Satire: Der das Spiel verdirbt

Heute Nacht zeigt der WDR die "Zimmer frei!"-Folge mit Martin Sonneborn, die zunächst nicht gesendet werden sollte. Joachim Huber hat sie schon gesehen. Sein Fazit: ein mittelgroßes Medienereignis.

Der WDR ist der mächtigste Sender in der ARD. Wie der Zuschauer jetzt weiß, ist er auch der dünnhäutigste. Kommt einer wie Martin Sonneborn – auf Einladung – zu „Zimmer frei!“ und spielt das WG-Spiel nicht mit, dann ist der Sender von Intendantin Monika Piel abwärts beleidigt und sperrt das Sonneborn-Tape in den Giftschrank. Auf Druck der Straße wurde es herausgeholt und in der Nacht von Dienstag auf Mittwoch gezeigt – und siehe da, es hätte gleich am 4. Oktober ausgestrahlt werden können. Es gab keine Katastrophe zu besichtigen.

Wer den früheren Chefredakteur der „Titanic“ und Vorsitzenden der Partei „Die Partei“ zu sich bittet, der muss mit Sonneborn pur rechnen. Der sieht zwar aus wie ein nie beförderter Finanzbeamter, ist aber ein Schlaufuchs, ein Satire-Profi. Satire spielt mit der Wirklichkeit, nimmt sich davon, was sie braucht, modelt um, macht neu, verzerrt, dass es quietscht. Das alles hat Sonneborn als WG-Gast nicht wirklich getan, er war nur ganz bei sich. Er nahm das Spiel als Spielmaterial und spielte damit. Mal als Ex-Chefredakteur, mal als Bürger Sonneborn, mal als Vorsitzender der „Partei“.

Christine Westermann und Götz Alsmann, die beiden Gastgeber, sind es gewohnt, dass an Comment und Routine nicht gerüttelt wird. Es wird gegessen, getrunken, ein paar Rätsel werden gelöst, am Ende stimmt das Studiopublikum über den potenziellen WG-Gast ab. Das Konzept geht in 99 Prozent der Fälle auf.

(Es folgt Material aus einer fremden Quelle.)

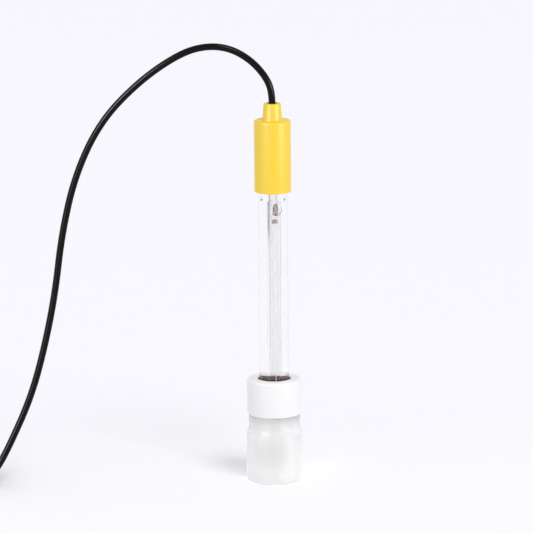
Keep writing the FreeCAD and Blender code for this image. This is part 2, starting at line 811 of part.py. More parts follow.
def cable():
    """The cable from the boss down to the floor, and the coil that its unseen length is wound into."""
    wire, radii = run_with_arcs(vectors(CABLE_POINTS))
    print("cable arc radii:", ", ".join(f"{radius:.1f}" for radius in radii))
    swept("cable", Part.Wire(wire.Edges[:-2]), S.cable_radius.value)
    cable_coil(Part.Wire(wire.Edges[-2:]))


def cable_coil(lead_in):
    """The coil's outer shape, with the cable's way into it and out of it to the boot."""
    radius = S.cable_radius.value
    outer = (S.coil_outer_turn + S.cable_radius - S.coil_shift).value
    inner = (S.coil_inner_turn - S.cable_radius + S.coil_shift).value
    height = COIL_HEIGHT.value
    centre = Vector(S.coil_x.value, S.coil_y.value - S.coil_shift.value, 0)
    ring = Part.makeCylinder(outer, height, centre).cut(Part.makeCylinder(inner, height, centre))
    rims = [e for e in ring.Edges if isinstance(e.Curve, Part.Circle)]
    ring = ring.makeFillet(S.coil_rounding.value, rims)
    top = height - radius
    front = Vector(S.coil_x.value, COIL_FRONT.value, top)
    corner, rear, heading, _ = plug_frame()
    start = front + Vector(S.plug_cable_run.value * 2, 0, 0)
    end = rear + heading * JACKET_STOP.value
    lead_out, radii = run_with_arcs([start, front, corner, end])
    print("lead-out arc radii:", ", ".join(f"{value:.1f}" for value in radii))
    landing = lead_in.Edges[-1]
    reach = Vector(S.coil_x.value, COIL_FRONT.value, radius)
    lead_in = Part.Wire(
        [lead_in.Edges[0], Part.LineSegment(landing.valueAt(landing.FirstParameter), reach).toShape()]
    )
    stubs = []
    for way in (lead_in, lead_out):
        first = way.Edges[0]
        heading = first.tangentAt(first.FirstParameter)
        rim = Part.Circle(first.valueAt(first.FirstParameter), heading, radius).toShape()
        stubs.append(way.makePipeShell([Part.Wire(rim)], True, True))
    item = doc.addObject("Part::Feature", "cable_coil")
    item.Shape = ring.fuse(stubs).removeSplitter()
    item.Placement = Placement()
    keep(item, "cable_coil")


def plug_boot():
    """The ribbed boot over the cable's end."""
    hole = S.cable_radius + S.cable_hole_gap
    front = BOOT_CHAMBER + S.boot_front_wall
    depth = S.ferrule_start - S.fit_gap
    body = turned(
        "plug_boot",
        [
            (hole, ZERO),
            (S.boot_rear_radius, ZERO),
            (S.boot_middle_radius, S.boot_middle),
            (front, S.boot_length),
            (BOOT_CHAMBER, S.boot_length),
            (BOOT_CHAMBER, depth),
            (hole, depth),
        ],
    )
    sketch = sketch_in(body, "XZ_Plane", "rib_outline")
    low = S.boot_groove_pitch
    high = low + S.boot_groove_width
    inside = S.boot_rear_radius - S.boot_groove_depth * 0.5
    outside = front + 1
    outline(sketch, [(inside, low), (outside, low), (outside, high), (inside + S.boot_groove_depth, high)])
    groove = body.newObject("PartDesign::Groove", "rib")
    groove.Profile = sketch
    groove.ReferenceAxis = (sketch, ["V_Axis"])
    groove.Angle = 360
    doc.recompute()
    pattern = body.newObject("PartDesign::LinearPattern", "ribs")
    pattern.Originals = [groove]
    pattern.Direction = (next(f for f in body.Origin.OriginFeatures if f.Role == "Z_Axis"), [""])
    count = int(S.boot_groove_count.value)
    bind(pattern, "Length", S.boot_groove_pitch * (count - 1))
    pattern.Occurrences = count
    body.Tip = pattern
    doc.recompute()


def plug_core():
    """The ferrule, the body with its slotted sleeve, the insulator and the contact pin."""
    gap = S.cable_hole_gap
    turned(
        "crimp_ferrule",
        [
            (FERRULE_BORE, S.ferrule_start),
            (FERRULE_RADIUS, S.ferrule_start),
            (FERRULE_RADIUS, FERRULE_END),
            (FERRULE_BORE, FERRULE_END),
        ],
    )
    tail = TAIL_BORE + S.tail_wall
    shoulder = S.sleeve_radius + S.shoulder_step
    neck = S.sleeve_radius - S.keeper_depth
    keeper = S.sleeve_radius + S.keeper_step
    body = turned(
        "plug_body",
        [
            (TAIL_BORE, TAIL_START),
            (tail, TAIL_START),
            (tail, SHOULDER_START),
            (shoulder, SHOULDER_START),
            (shoulder, SHOULDER_END),
            (S.sleeve_radius, SHOULDER_END),
            (S.sleeve_radius, KEEPER_START - gap),
            (neck, KEEPER_START - gap),
            (neck, KEEPER_END + gap),
            (S.sleeve_radius, KEEPER_END + gap),
            (S.sleeve_radius, SLEEVE_END),
            (SLEEVE_BORE, SLEEVE_END),
            (SLEEVE_BORE, SHOULDER_END),
            (TAIL_BORE, SHOULDER_END),
        ],
    )
    rounded(body, [(S.sleeve_radius, SLEEVE_END)], S.sleeve_slot_width * 0.4, "Chamfer")
    half = S.sleeve_slot_width * 0.5
    reach = S.sleeve_radius + 1
    inside = SLEEVE_BORE - 1
    slot = bore_down(
        body,
        SLEEVE_END,
        S.sleeve_slot_length,
        corners=[(inside, -half), (reach, -half), (reach, half), (inside, half)],
        name="slot",
    )
    repeated(body, slot, S.sleeve_slot_count, "slots")
    turned(
        "retaining_ring",
        [
            (neck + gap, KEEPER_START),
            (keeper, KEEPER_START),
            (keeper, KEEPER_END),
            (neck + gap, KEEPER_END),
        ],
    )
    radius = SLEEVE_BORE - gap
    nose = SLEEVE_BORE - S.insulator_nose_inset
    barrel_radius = S.contact_radius + S.contact_barrel_step
    barrel = barrel_radius + gap
    hole = S.contact_radius + gap
    bottom = SHOULDER_END + gap
    barrel_end = bottom + S.contact_barrel_length
    turned(
        "plug_insulator",
        [
            (barrel, bottom),
            (radius, bottom),
            (radius, INSULATOR_REAR_END),
            (nose, INSULATOR_REAR_END),
            (nose, INSULATOR_NOSE_END),
            (hole, INSULATOR_NOSE_END),
            (hole, barrel_end),
            (barrel, barrel_end),
        ],
    )
    barrel_top = barrel_end - gap
    pin = turned(
        "contact_pin",
        [
            (ZERO, bottom),
            (barrel_radius, bottom),
            (barrel_radius, barrel_top),
            (S.contact_radius, barrel_top),
            (S.contact_radius, CONTACT_END),
            (ZERO, CONTACT_END),
        ],
    )
    rounded(pin, [(S.contact_radius, CONTACT_END)], S.contact_radius * 0.8)
    turned(
        "plug_dielectric",
        [
            (ZERO, JACKET_STOP),
            (S.dielectric_radius, JACKET_STOP),
            (S.dielectric_radius, bottom - gap),
            (ZERO, bottom - gap),
        ],
    )


def plug_seals():
    """The gasket round the sleeve and the sprung washer that pulls the nut back."""
    gap = S.fit_gap
    start = KEEPER_END + gap * 2
    turned(
        "plug_gasket",
        [
            (S.sleeve_radius + S.cable_hole_gap, start),
            (GASKET_RADIUS, start),
            (GASKET_RADIUS, start + S.gasket_thickness),
            (S.sleeve_radius + S.cable_hole_gap, start + S.gasket_thickness),
        ],
    )
    top = KEEPER_START - gap
    turned(
        "wave_washer",
        [
            (S.sleeve_radius + S.cable_hole_gap, top - S.wave_washer_thickness),
            (WAVE_WASHER_RADIUS, top - S.wave_washer_thickness),
            (WAVE_WASHER_RADIUS, top),
            (S.sleeve_radius + S.cable_hole_gap, top),
        ],
    )


def coupling_nut():
    """The bayonet nut: a lip behind the sprung washer, knurling and two slanted slots."""
    lip_bore = S.sleeve_radius + S.nut_lip_clearance
    chamber = WAVE_WASHER_RADIUS + S.nut_chamber_clearance
    chamber_end = NUT_LIP_END + S.nut_chamber_length
    knurl_end = NUT_START + S.nut_knurl_length
    body = turned(
        "coupling_nut",
        [
            (lip_bore, NUT_START),
            (NUT_RADIUS, NUT_START),
            (NUT_RADIUS, knurl_end),
            (NUT_FRONT_RADIUS, knurl_end),
            (NUT_FRONT_RADIUS, NUT_END),
            (NUT_BORE, NUT_END),
            (NUT_BORE, chamber_end),
            (chamber, chamber_end),
            (chamber, NUT_LIP_END),
            (lip_bore, NUT_LIP_END),
        ],
    )
    ends = [(NUT_RADIUS, NUT_START), (NUT_FRONT_RADIUS, NUT_END)]
    rounded(body, ends, S.nut_rounding)
    groove = bore_down(
        body,
        knurl_end,
        S.nut_knurl_length,
        [(NUT_RADIUS, ZERO, S.nut_groove_radius)],
        name="groove",
    )
    repeated(body, groove, S.nut_groove_count, "knurl")
    half = S.slot_width * 0.5
    front = NUT_END + 1
    turn = NUT_END - S.slot_entry
    end = NUT_END - S.slot_depth
    sketch = sketch_in(body, "XZ_Plane", "slot_outline")
    outline(
        sketch,
        [
            (-half, front),
            (-half, turn),
            (S.slot_shift - half, end),
            (S.slot_shift + half, end),
            (half, turn + S.slot_width * 0.5),
            (half, front),
        ],
    )
    slot = body.newObject("PartDesign::Pocket", "slot")
    slot.Profile = sketch
    bind(slot, "Length", NUT_RADIUS + 1)
    doc.recompute()
    repeated(body, slot, S.slot_count, "slots")


def plug():
    """The plug on the cable's end, lying beside the coil."""
    first = len(PIECES)
    plug_boot()
    plug_core()
    plug_seals()
    coupling_nut()
    placement = plug_frame()[3]
    for piece in PIECES[first:]:
        piece.Placement = placement
    rear, heading = placement.Base, placement.Rotation.multVec(Vector(0, 0, 1))
    print(f"plug: rear {rear}, heading {heading}")


def build():
    storage_bottle()
    storage_solution()
    bottle_lid()
    seal_and_washer()
    glass_body()
    sensor()
    reference_gel()
    tube_stopper()
    leads()
    head_cap()
    head_resin()
    cable_end()
    cable()
    plug()


def check_and_export():
    """Tests every object of the document, and writes each sub-part to its own file."""
    doc.recompute()
    for item in doc.Objects:
        if "Invalid" in item.State or "Error" in item.State:
            raise RuntimeError(f"{item.Label} failed: {item.State}")
    os.makedirs("parts", exist_ok=True)
    for piece in PIECES:
        shape = piece.Shape
        if shape.isNull() or not shape.isValid():
            raise RuntimeError(f"{piece.Label} has no valid shape")
        shape.exportStep(f"parts/{piece.Label}.step")
        box = shape.BoundBox
        size = f"{len(shape.Solids)} solid, {shape.Volume:.1f} mm3"
        print(f"{piece.Label}: {size}, z {box.ZMin:.2f} to {box.ZMax:.2f}")


build()
check_and_export()
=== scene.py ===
import json
import math

import bmesh
import bpy
from mathutils import Matrix, Vector

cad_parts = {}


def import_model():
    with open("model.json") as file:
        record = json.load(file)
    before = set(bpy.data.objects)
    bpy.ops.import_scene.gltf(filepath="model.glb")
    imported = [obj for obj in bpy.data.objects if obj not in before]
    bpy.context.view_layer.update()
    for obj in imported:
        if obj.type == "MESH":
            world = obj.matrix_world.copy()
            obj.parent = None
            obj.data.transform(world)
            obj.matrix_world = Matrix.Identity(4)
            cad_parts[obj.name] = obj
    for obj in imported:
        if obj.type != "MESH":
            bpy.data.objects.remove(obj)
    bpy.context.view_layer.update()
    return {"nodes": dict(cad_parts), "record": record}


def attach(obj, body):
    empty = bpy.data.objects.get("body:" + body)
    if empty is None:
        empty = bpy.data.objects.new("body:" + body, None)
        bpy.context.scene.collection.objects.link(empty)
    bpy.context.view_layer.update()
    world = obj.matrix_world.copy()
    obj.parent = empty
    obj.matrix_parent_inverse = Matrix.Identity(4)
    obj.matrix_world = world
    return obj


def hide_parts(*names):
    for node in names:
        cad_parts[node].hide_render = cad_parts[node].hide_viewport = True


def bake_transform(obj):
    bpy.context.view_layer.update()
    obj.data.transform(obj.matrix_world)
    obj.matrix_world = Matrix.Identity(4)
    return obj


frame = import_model()
nodes = frame["nodes"]
SCENE = bpy.context.scene

# A redox electrode that stands in its storage bottle, seen from a little above.
# Named sizes are in millimetres in the solids' own frame, and MM turns them into metres.

MM = 0.001

# The camera

CAMERA_AT = Vector((-2.793, -1800.0, 465.51)) * MM
CAMERA_PITCH = math.radians(11.8257)
CAMERA_ROLL = math.radians(-0.46486)
CAMERA_ANGLE = math.radians(6.6968)


def make_camera():
    """The photograph's camera, from its place, pitch and roll."""
    data = bpy.data.cameras.new("camera")
    data.angle = CAMERA_ANGLE
    data.clip_start = 0.05
    data.clip_end = 20
    camera = bpy.data.objects.new("camera", data)
    SCENE.collection.objects.link(camera)
    ahead = Vector((0, math.cos(CAMERA_PITCH), -math.sin(CAMERA_PITCH)))
    right = ahead.cross(Vector((0, 0, 1))).normalized()
    up = right.cross(ahead)
    turned_right = right * math.cos(CAMERA_ROLL) + up * math.sin(CAMERA_ROLL)
    turned_up = up * math.cos(CAMERA_ROLL) - right * math.sin(CAMERA_ROLL)
    turn = Matrix((turned_right, turned_up, -ahead)).transposed()
    camera.matrix_world = Matrix.Translation(CAMERA_AT) @ turn.to_4x4()
    SCENE.camera = camera


make_camera()

# Building blocks of the materials

# The colour sockets of a Mix node, which share their names with those of its other kinds.
MIX_A, MIX_B, MIX_RESULT = 6, 7, 2
NOISE_MIDDLE = 0.5
DRIFT_SCALE = 120.0
RELIEF_HEIGHT = 0.00005
# Light goes straight through a clear material once it is past one scattering, or past two if milky.
PAST_ONE = 0.5
PAST_TWO = 1.5
MILKY = (0.99, 0.99, 0.99)
HARDLY_TINTED = (0.99, 0.99, 0.99)


def new_group(name, inputs, outputs):
    """A shader node group with inputs of (name, type, default) and outputs of (name, type)."""
    group = bpy.data.node_groups.new(name, "ShaderNodeTree")
    for label, kind, default in inputs:
        socket = group.interface.new_socket(label, in_out="INPUT", socket_type=kind)
        socket.default_value = default
    for label, kind in outputs:
        group.interface.new_socket(label, in_out="OUTPUT", socket_type=kind)
    return group, group.nodes.new("NodeGroupInput"), group.nodes.new("NodeGroupOutput")


def node(tree, kind, **settings):
    """A new node with its properties and its inputs' values set."""
    made = tree.nodes.new(kind)
    for key, value in settings.items():
        if hasattr(made, key) and key not in made.inputs:
            setattr(made, key, value)
        else:
            made.inputs[key.replace("_", " ")].default_value = value
    return made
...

Martin Sonneborn als Gast der Fernseh-WG „Zimmer frei!“ war nach seinen Maßstäben lustig, komisch, hinterfotzig, er war unnötig böse zu Frau Westermann und minutenweise auf Krawall getrimmt. Das machte Zuschauer und Moderatoren in diesem Wir-haben-uns-alle-so-lieb- Format schier fassungslos: Da will einer nicht Liebling der Massen werden.

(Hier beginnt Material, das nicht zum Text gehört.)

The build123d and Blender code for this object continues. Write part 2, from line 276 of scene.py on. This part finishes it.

Sonneborn verweigerte Frau Westermann frecherweise ein Gespräch über Ironie, er brach die Moderatorin und deren Rolle ironisch (entzwei). Das brachte sie an den Rand ihrer Möglichkeiten und Contenance. Auf dem Höhepunkt des Missverständnisses – Sonneborn gab ihr gegenüber konsequent den Politiker – sagte sie es frei heraus: „Wenn ich Sie im Fernsehen sehen würde, würde ich ausschalten.“ Dazu kam es bekanntermaßen erst nach Ende der Aufzeichnung.

Diese „Zimmer frei!“-Ausgabe war spannend, nahe am mittelgroßen Medienereignis. Einer verweigert sich, das ist eine so große Irritation, als würde Gottschalk nicht den Gastgeber, sondern den „music act“ geben, als würde Guido Westerwelle in der politischen Talkshow nicht als Parteichef, sondern als Guido Westerwelle auftreten. Jeder hat in dieser Fernsehrepublik seine Rolle, verdammt noch mal, und wehe, einer fällt da raus, dann wird das Fernsehen grantig und sagt: „Nicht lustig, Herr Sonneborn!“

Christine Westermann war nur noch empört über den Spielverderber, Götz Alsmann rutschte fast die Tolle ins Gesicht. Erstaunlich doch, wie leicht die Moderatoren zu verunsichern sind. Anscheinend pochen sie immer auf Heimrecht und Heimspiel, und hastenichgesehn rauscht einer rein, der den Teppichboden zu verdrecken im Sinn hat. Martin Sonneborn hat mit seiner Regelverletzung die Regeln von „Zimmer frei!“ zugleich gebrochen und bestätigt. Wer will, der kann diese Unterhaltungssendung nolens volens aus den Angeln heben. Alle 500 Ausgaben kann das gerne mal passieren. Das reicht. Schließlich geht es nur um „Zimmer frei!“.

Im Übrigen ist das ein glasklares Mann-Frau-Ding. Westermann nahm übel, die WDR-Fernsehdirektorin nahm übel, die WDR-Sprecherin stimmte mit ein, die WDR-Intendantin übte sich in Solidarität. Dass Martin Sonneborn, wie der Einspieler zeigte, nur über Pornovideos mit Frauen was anfangen kann, das ist sein wahres Problem. Joachim Huber

PS: Wenn der WDR bei „Zimmer frei!“ derartige Qualitätsmaßstäbe anlegt, wie rechtfertigt er das übrige Programm?